▸ COLLECTED DATA
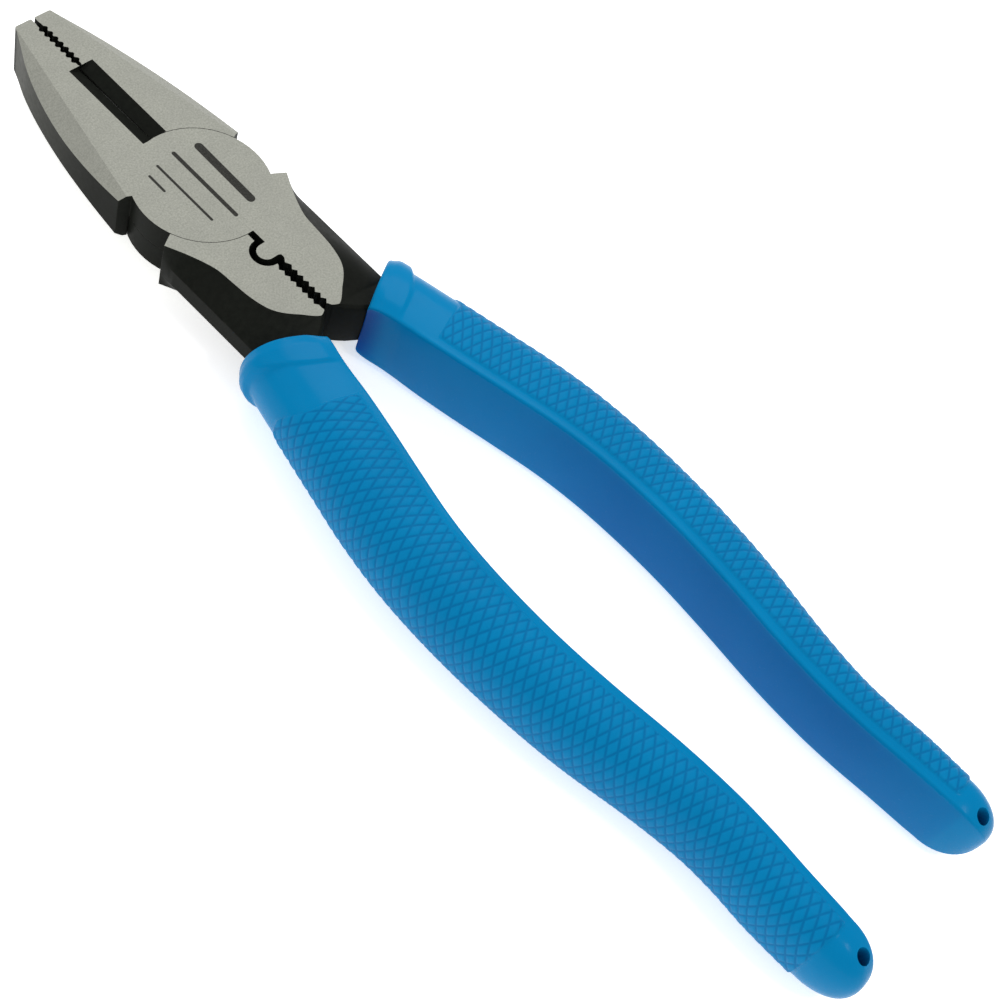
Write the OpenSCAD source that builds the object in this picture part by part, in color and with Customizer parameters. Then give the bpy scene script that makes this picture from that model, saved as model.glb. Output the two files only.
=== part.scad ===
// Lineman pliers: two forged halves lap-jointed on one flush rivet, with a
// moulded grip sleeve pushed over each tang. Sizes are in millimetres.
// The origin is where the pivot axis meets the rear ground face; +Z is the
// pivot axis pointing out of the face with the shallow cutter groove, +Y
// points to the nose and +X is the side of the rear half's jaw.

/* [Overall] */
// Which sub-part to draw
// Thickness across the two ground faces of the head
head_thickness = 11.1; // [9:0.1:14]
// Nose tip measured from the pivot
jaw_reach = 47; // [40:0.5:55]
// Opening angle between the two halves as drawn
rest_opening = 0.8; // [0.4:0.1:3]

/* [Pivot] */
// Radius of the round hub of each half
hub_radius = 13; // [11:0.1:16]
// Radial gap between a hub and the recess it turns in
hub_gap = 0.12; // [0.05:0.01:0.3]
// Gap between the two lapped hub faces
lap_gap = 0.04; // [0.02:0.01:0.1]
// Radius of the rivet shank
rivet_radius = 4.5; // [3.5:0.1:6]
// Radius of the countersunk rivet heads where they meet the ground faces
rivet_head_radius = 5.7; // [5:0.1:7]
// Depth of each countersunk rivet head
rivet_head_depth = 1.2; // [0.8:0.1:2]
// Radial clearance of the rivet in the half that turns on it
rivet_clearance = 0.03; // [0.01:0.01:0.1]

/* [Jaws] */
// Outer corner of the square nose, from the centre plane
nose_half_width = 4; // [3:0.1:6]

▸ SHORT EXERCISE
Reproduce the material exactly, with every line intact.

▸ TASK RESULT
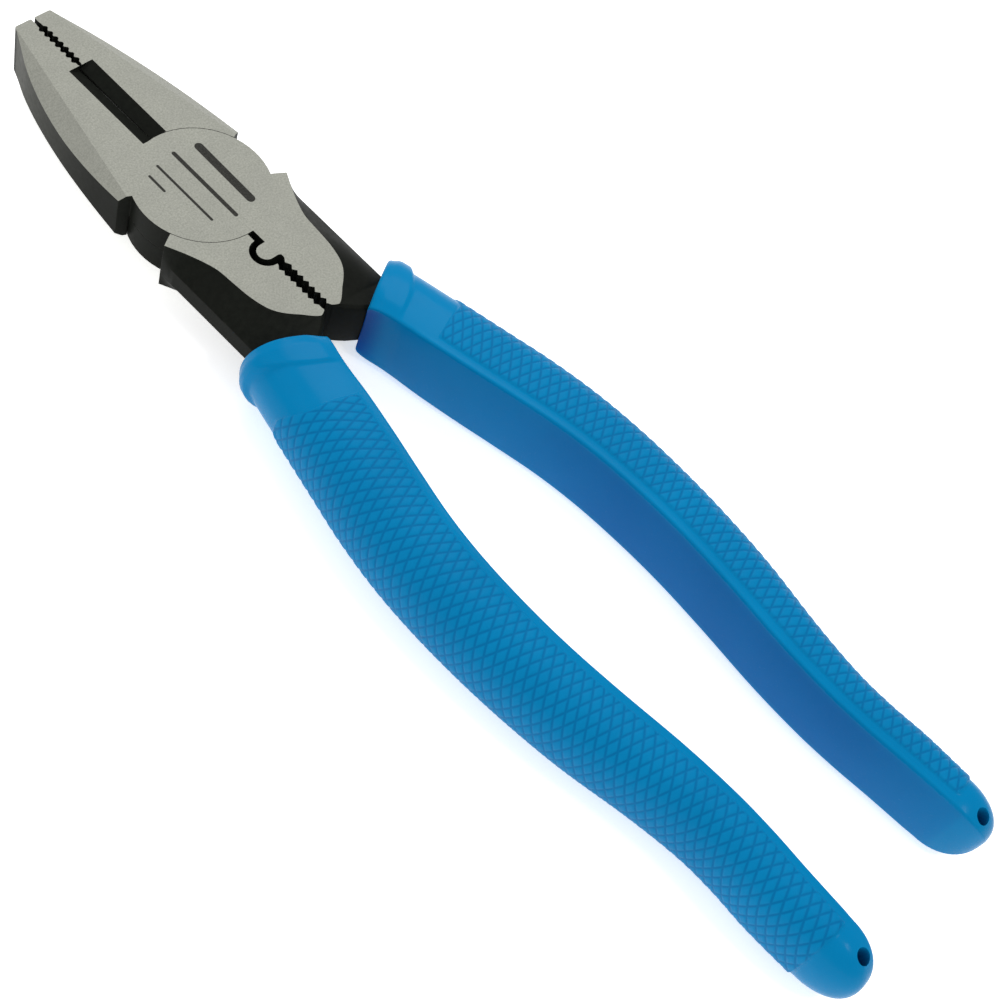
Write the OpenSCAD source that builds the object in this picture part by part, in color and with Customizer parameters. Then give the bpy scene script that makes this picture from that model, saved as model.glb. Output the two files only.
=== part.scad ===
// Lineman pliers: two forged halves lap-jointed on one flush rivet, with a
// moulded grip sleeve pushed over each tang. Sizes are in millimetres.
// The origin is where the pivot axis meets the rear ground face; +Z is the
// pivot axis pointing out of the face with the shallow cutter groove, +Y
// points to the nose and +X is the side of the rear half's jaw.

/* [Overall] */
// Which sub-part to draw
// Thickness across the two ground faces of the head
head_thickness = 11.1; // [9:0.1:14]
// Nose tip measured from the pivot
jaw_reach = 47; // [40:0.5:55]
// Opening angle between the two halves as drawn
rest_opening = 0.8; // [0.4:0.1:3]

/* [Pivot] */
// Radius of the round hub of each half
hub_radius = 13; // [11:0.1:16]
// Radial gap between a hub and the recess it turns in
hub_gap = 0.12; // [0.05:0.01:0.3]
// Gap between the two lapped hub faces
lap_gap = 0.04; // [0.02:0.01:0.1]
// Radius of the rivet shank
rivet_radius = 4.5; // [3.5:0.1:6]
// Radius of the countersunk rivet heads where they meet the ground faces
rivet_head_radius = 5.7; // [5:0.1:7]
// Depth of each countersunk rivet head
rivet_head_depth = 1.2; // [0.8:0.1:2]
// Radial clearance of the rivet in the half that turns on it
rivet_clearance = 0.03; // [0.01:0.01:0.1]

/* [Jaws] */
// Outer corner of the square nose, from the centre plane
nose_half_width = 4; // [3:0.1:6]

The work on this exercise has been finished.